Randomness in Tile Distribution
The refilling mechanic and random tile availability introduce luck that some reviewers find frustrating. Players may fail to find needed apple colors for extended periods, or face situations where critical tiles appear only after a rival has already committed to a different strategy. The game mitigates this through advance planning: reviewers describe looking two or three turns ahead to anticipate available tiles and secure lanes before opponents do. However, the randomness creates moments where optimal play becomes impossible due to tile distribution, a quality that one reviewer found thematic but still limiting.
If You Enjoy Applejack
Reviewers who love Applejack often appreciate Patchwork, sharing its quilting puzzle and asymmetrical player boards. They enjoy Cascadia and Calico for similar patterns of spatial optimization and set-collection interplay. Players drawn to the beehive-matching system might explore other network-building tiles placement games. Those who love Rosenberg's body of work should experience both his heavier designs and this lighter iteration.

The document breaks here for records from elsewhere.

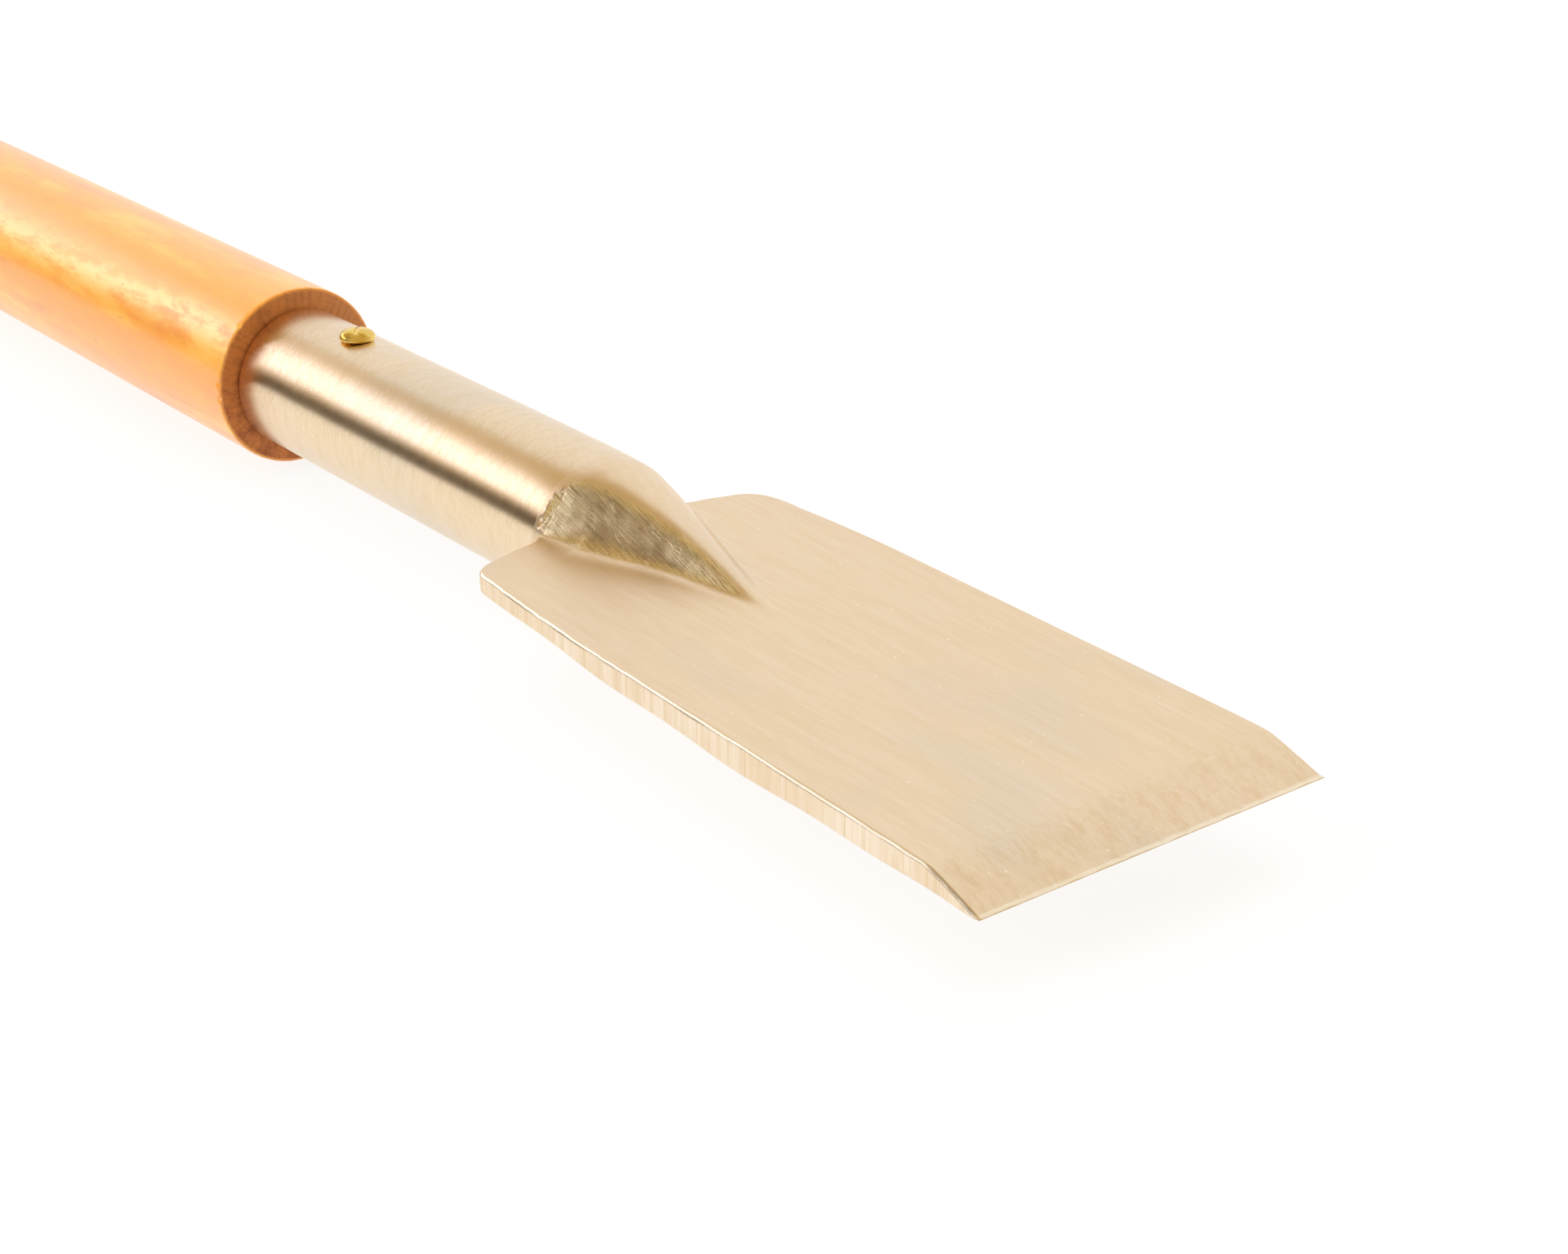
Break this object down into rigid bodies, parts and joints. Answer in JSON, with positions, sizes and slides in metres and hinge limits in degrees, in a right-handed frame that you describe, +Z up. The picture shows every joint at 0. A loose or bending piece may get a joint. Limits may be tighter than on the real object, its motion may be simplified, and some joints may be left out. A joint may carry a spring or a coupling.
{
  "type": "push scraper",
  "caption": "Long-handled push scraper: flat bronze blade with bevelled edge, cone and welded tube socket, turned wooden handle pinned by a slotted wood screw.",
  "frame": {"origin": "on the surface the tool lies on, under the middle of its box", "axes": "+X along the tool from the handle's butt to the cutting edge, +Y across the blade, +Z up out of the blade's top face"},
  "size_m": [1.2, 0.074, 0.0399],
  "materials": {
    "bronze_blade": "pale aluminium bronze, ground lengthwise to a fine satin, coarser grind marks on the sides and the cone",
    "bronze_weld": "weld bead dressed by grinding, satin with coarse scratches",
    "bronze_tube": "smooth turned tube, half-bright, fine marks round the tube",
    "lacquered_wood": "honey-coloured lengthwise grain under clear gloss lacquer, raw rough end grain at the shoulder",
    "brass_screw": "polished yellow brass with light wear"
  },
  "bodies": {
    "root": {"blade": "bronze_blade", "weld_seam": "bronze_weld", "socket_tube": "bronze_tube", "handle": "lacquered_wood", "socket_screw": "brass_screw"}
  },
  "joints": []
}
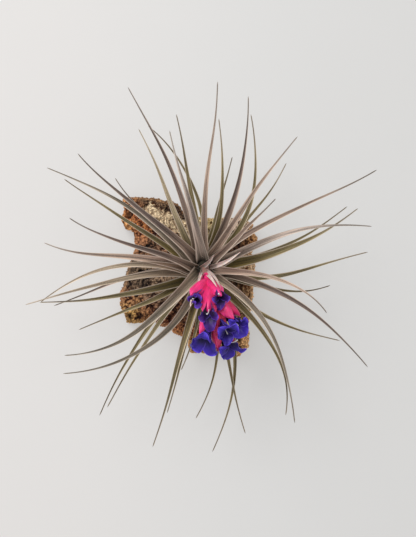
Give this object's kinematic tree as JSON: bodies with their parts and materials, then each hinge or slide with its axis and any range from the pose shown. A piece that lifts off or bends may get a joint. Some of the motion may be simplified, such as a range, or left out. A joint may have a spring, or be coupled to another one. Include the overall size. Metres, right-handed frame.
{
  "type": "flowering air plant on a cork bark slab",
  "caption": "Rosette of narrow channelled leaves with a nodding spike of pink bracts and violet flowers, rooted on an irregular cork bark slab that lies on its flat back.",
  "frame": {"origin": "point on the slab's flat back under the plant's stem", "axes": "+Z out of the bark's face along the stem, +Y towards the slab's upper edge, +X to its right"},
  "size_m": [0.2053, 0.2225, 0.0984],
  "materials": {
    "cork": "rough crumbly bark",
    "leaf": "matt with pale scurf",
    "root": "dry and wiry",
    "scape": "satin",
    "bract": "satin",
    "petal": "soft satin"
  },
  "bodies": {
    "root": {"cork_slab": "cork", "leafy_stem": "leaf", "roots": "root", "scape": "scape", "floral_bracts": "bract", "corolla_1": "petal", "corolla_2": "petal", "corolla_3": "petal", "corolla_4": "petal", "corolla_5": "petal", "corolla_6": "petal", "corolla_7": "petal"}
  },
  "joints": []
}
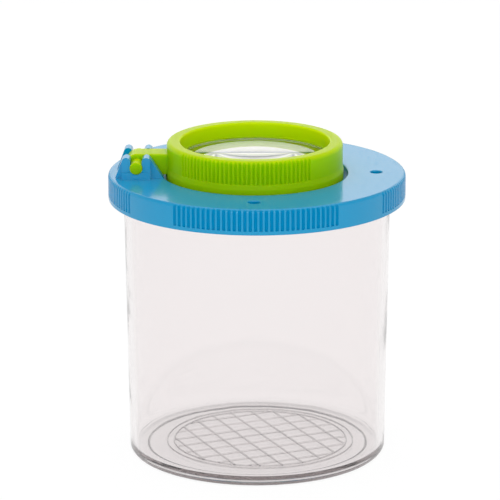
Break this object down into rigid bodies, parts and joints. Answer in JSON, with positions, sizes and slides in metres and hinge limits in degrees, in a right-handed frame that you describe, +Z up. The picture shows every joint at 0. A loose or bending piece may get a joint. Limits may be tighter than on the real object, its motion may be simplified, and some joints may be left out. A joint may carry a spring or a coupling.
{
  "type": "bug magnifier box",
  "caption": "Clear insect viewing cup with a measuring grid in its floor, a press-on lid with air holes and a fixed lens, and a loupe that flips up on a hinge.",
  "frame": {"origin": "middle of the flat foot of the cup, on the surface it stands on", "axes": "+Z up along the cup's axis, -X towards the hinge of the loupe, -Y towards the front in the picture"},
  "size_m": [0.0706, 0.0706, 0.0761],
  "materials": {
    "cup_clear": "clear moulded polystyrene, polished",
    "lens_clear": "clear moulded lens, polished",
    "lid_blue": "glossy sky blue, moulded",
    "loupe_green": "satin apple green, moulded"
  },
  "bodies": {
    "cup": {"cup": "cup_clear"},
    "lid": {"lid": "lid_blue", "lid_lens": "lens_clear"},
    "loupe": {"loupe_ring": "loupe_green", "loupe_lens": "lens_clear"}
  },
  "joints": [
    {"name": "lid_lift", "type": "slide", "parent": "cup", "child": "lid", "axis": [0, 0, 1], "range_m": [0, 0.03]},
    {"name": "loupe_flip", "type": "hinge", "parent": "lid", "child": "loupe", "pos_m": [-0.02825, -0.0015, 0.0712], "axis": [0, -1, 0], "range_deg": [0, 175]}
  ]
}
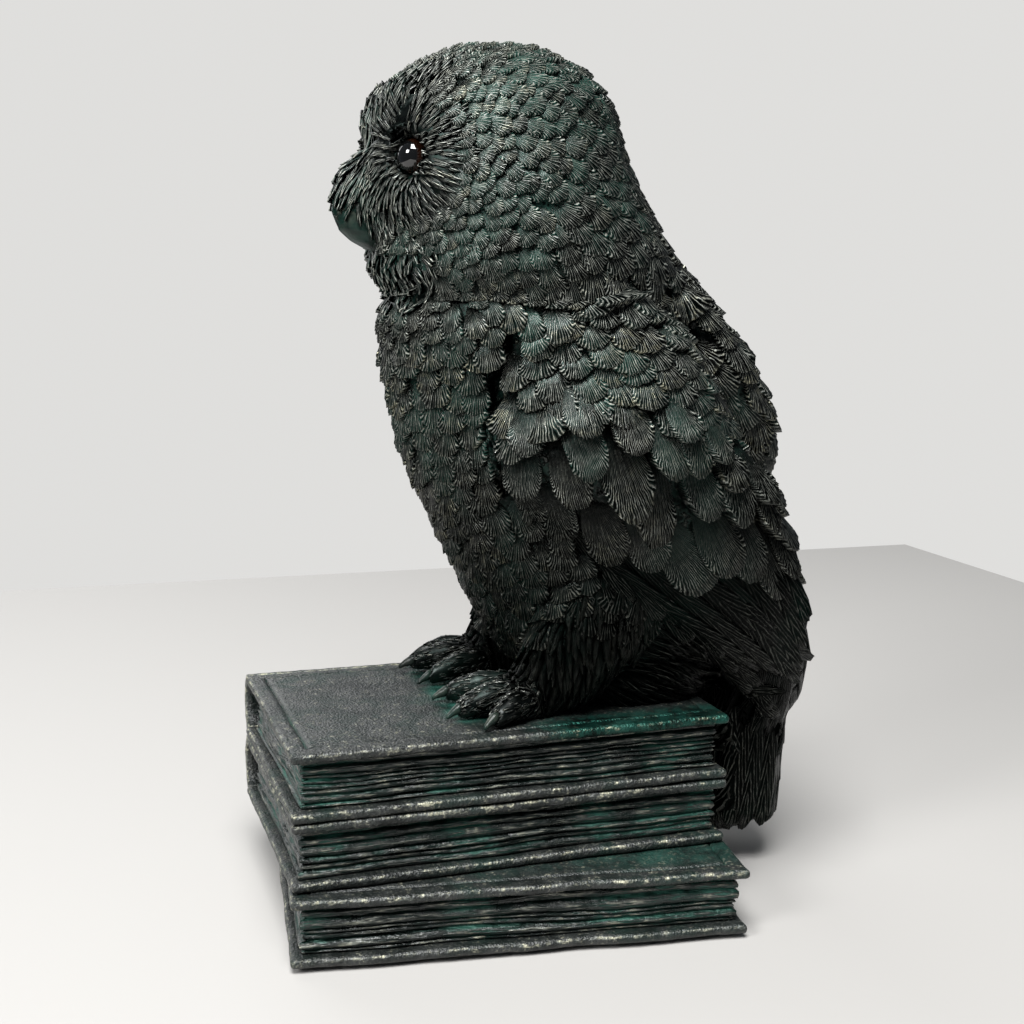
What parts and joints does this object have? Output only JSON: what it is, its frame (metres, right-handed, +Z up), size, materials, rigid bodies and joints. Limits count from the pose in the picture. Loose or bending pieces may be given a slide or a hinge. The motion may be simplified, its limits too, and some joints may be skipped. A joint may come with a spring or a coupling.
{
  "type": "bookend",
  "caption": "Bookend figure of an owl perched on a stack of closed books, painted to look like aged dark green bronze.",
  "frame": {"origin": "middle of the bounding box's underside, on the surface that the felt pads rest on", "axes": "+Z up, the longest extent; the owl faces -X, along the length of the two upper books; -Y is the side of the books' fore edges and of the owl's left wing; +Y is the side of the spines"},
  "size_m": [0.1586, 0.1072, 0.2353],
  "materials": {
    "feathers": "cast resin, dark green bronze paint, satin",
    "soft_feathers": "cast resin, dark green bronze paint with pale dry brushing",
    "horn": "cast resin, dark paint, semi gloss",
    "eyes": "glossy black",
    "covers": "cast resin, leather grain, worn edges",
    "pages": "cast resin, verdigris wash, worn edges",
    "felt": "felt"
  },
  "bodies": {
    "root": {"lower_book_bottom_board": "covers", "lower_book_top_board": "covers", "lower_book_spine": "covers", "lower_book_pages": "pages", "felt_pad_1": "felt", "felt_pad_2": "felt", "felt_pad_3": "felt", "felt_pad_4": "felt", "middle_book_bottom_board": "covers", "middle_book_top_board": "covers", "middle_book_spine": "covers", "middle_book_pages": "pages", "upper_book_bottom_board": "covers", "upper_book_top_board": "covers", "upper_book_spine": "covers", "upper_book_pages": "pages", "head": "feathers", "beak": "horn", "rictal_bristles": "soft_feathers", "left_eye": "eyes", "left_brow": "soft_feathers", "left_facial_disc": "soft_feathers", "right_eye": "eyes", "right_brow": "soft_feathers", "right_facial_disc": "soft_feathers", "torso": "feathers", "mantle": "feathers", "left_wing_shoulder": "feathers", "left_wing_coverts": "feathers", "left_wing_primaries": "feathers", "right_wing_shoulder": "feathers", "right_wing_coverts": "feathers", "right_wing_primaries": "feathers", "left_leg": "soft_feathers", "right_leg": "soft_feathers", "tail": "feathers", "undertail": "soft_feathers", "left_instep": "soft_feathers", "left_toe_inner": "soft_feathers", "left_claw_inner": "horn", "left_toe_middle": "soft_feathers", "left_claw_middle": "horn", "left_toe_outer": "soft_feathers", "left_claw_outer": "horn", "right_instep": "soft_feathers", "right_toe_inner": "soft_feathers", "right_claw_inner": "horn", "right_toe_middle": "soft_feathers", "right_claw_middle": "horn", "right_toe_outer": "soft_feathers", "right_claw_outer": "horn"}
  },
  "joints": []
}
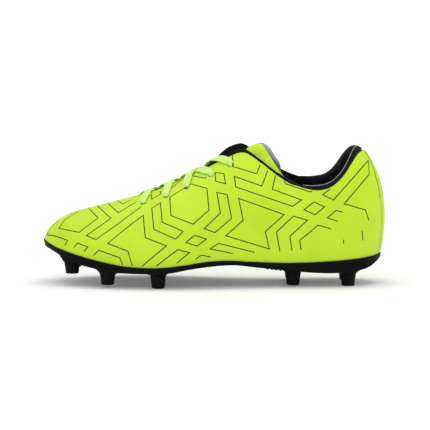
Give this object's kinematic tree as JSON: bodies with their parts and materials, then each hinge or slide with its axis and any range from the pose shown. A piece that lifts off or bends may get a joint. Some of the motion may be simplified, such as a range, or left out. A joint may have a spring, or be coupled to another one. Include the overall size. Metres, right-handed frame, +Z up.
{
  "type": "soccer cleat",
  "caption": "Low laced soccer cleat for the left foot: synthetic upper with padded collar on a moulded firm-ground plate with conical studs.",
  "frame": {"origin": "on the ground under the middle of the shoe's footprint box, at the stud tips", "axes": "+X from the toe to the heel, +Z up, -Y the lateral (outer) side of a left shoe"},
  "size_m": [0.2868, 0.0974, 0.1191],
  "materials": {
    "tpu_black": "satin moulded plate with a fine spark-eroded texture",
    "stud_black": "satin moulded studs, scuffed at the tips",
    "board": "matt fibre board",
    "sock_foam": "matt moulded foam",
    "sock_cover": "brushed knit textile",
    "stiffener": "matt thermoplastic sheet",
    "synthetic_lime": "satin coated synthetic with fine grain and printed dark linework",
    "tape": "matt woven tape",
    "lining_black": "matt knit mesh",
    "collar_black": "soft padded textile with a light stitched line",
    "foam_grey": "matt open-cell foam",
    "binding_black": "woven binding tape",
    "tongue_lime": "satin coated synthetic",
    "tongue_grey": "light grey knit",
    "lace_lime": "flat woven polyester lace",
    "aglet_clear": "gloss film-wrapped lace tips"
  },
  "bodies": {
    "shoe": {"outsole_plate": "tpu_black", "studs_forefoot": "stud_black", "studs_heel": "stud_black", "insole_board": "board", "toe_puff": "stiffener", "heel_counter": "stiffener", "vamp": "synthetic_lime", "lateral_quarter": "synthetic_lime", "medial_quarter": "synthetic_lime", "heel_backstay": "synthetic_lime", "lateral_eyestay_tape": "tape", "medial_eyestay_tape": "tape", "vamp_lining": "lining_black", "lateral_lining": "lining_black", "medial_lining": "lining_black", "heel_lining": "collar_black", "collar_foam": "foam_grey", "lateral_binding": "binding_black", "medial_binding": "binding_black", "tongue_face": "tongue_lime", "tongue_foam": "foam_grey", "tongue_lining": "tongue_grey", "lace": "lace_lime", "aglets": "aglet_clear"},
    "sockliner": {"sockliner_foam": "sock_foam", "sockliner_cover": "sock_cover"},
    "tongue_end": {"tongue_face_tip": "tongue_lime", "tongue_foam_tip": "foam_grey", "tongue_lining_tip": "tongue_grey"}
  },
  "joints": [
    {"name": "sockliner_lift", "type": "hinge", "parent": "shoe", "child": "sockliner", "pos_m": [-0.1377, 0, 0.0354], "axis": [0, -1, 0], "range_deg": [0, 5]},
    {"name": "tongue_flex", "type": "hinge", "parent": "shoe", "child": "tongue_end", "pos_m": [0.0272, 0, 0.1165], "axis": [0, -1, 0], "range_deg": [0, 22], "stiffness_Nm_per_rad": 0.02}
  ]
}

The game appeals equally to people seeking competitive depth on Board Game Arena and casual players treating it as a meditative coffee-table experience.
What Reviewers Are Saying
"Applejack is one of those diamonds in the rough among lightweight board games that is somewhat easy to teach but hard to master."
— The Board Gaming Doctor
"For a game this simplistic the complexity is ridiculous. This is artificial strategic depth where the rules just create mechanisms that weigh into decision making."
— Board Game Dad
"I love this game. It is so Uwe. It is easy to learn, difficult to master, and it is one of those types of games that I cannot stop thinking about after playing it."